In a sixth embodiment of the present invention, a mounting apparatus of an electronic part for forming an ultrasonic wave and thermocompression bonding connection utilizing a flip-chip bonding system is provided which consists of an ultrasonic vibration generating device, a horn connected to the ultrasonic vibration generating device, a collet tool attached to the horn, a control unit, and a substrate conductor heating unit connected with the control unit, wherein a measuring device for monitoring a voltage, an electric current, or both, to be applied to the ultrasonic vibration generating device, is connected with the control unit.
In a seventh and final embodiment of the present invention, a mounting method of an electronic part according to the sixth embodiment above, for forming an ultrasonic wave and thermocompression bonding connection utilizing a flip-chip bonding system, is provided, wherein a joint is inspected and judged defective or non-defective by applying and measuring a voltage and an electric current to an ultrasonic vibration generating device, and comparing the voltage and electric current, respectively, with reference waveforms to determine whether the voltage and electric current are applied normally in the mounting apparatus of an electronic part.

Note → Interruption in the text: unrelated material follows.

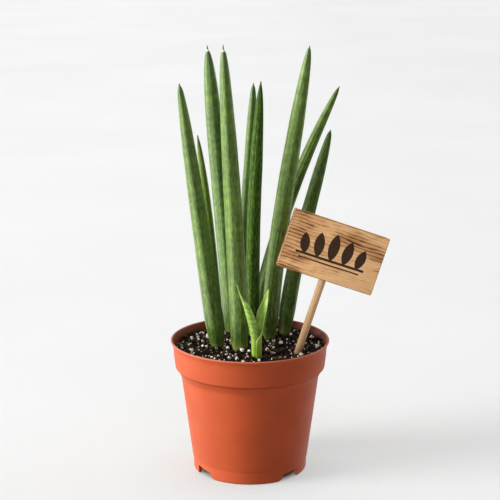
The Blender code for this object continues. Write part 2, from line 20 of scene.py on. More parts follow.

Specifically, while the defective or non-defective joint is compared with a reference, the mounting is performed by using means for monitoring a change (sinking amount) in the height of the bump present on the electronic part (ususally a semiconductor chip) at the time of the mounting, as described in the first, second and third embodiments described above, means for monitoring the vibrational state of the electronic part or bump at the time of the mounting, i.e., the amplitude, vibrating speed, vibrating velocity or the like as described in the fourth and fifth embodiment described above, and means for monitoring the voltage and electric current to be applied to the ultrasonic vibration generating device by utilizing a piezoelectric element as described in the sixth and seventh embodiment described above.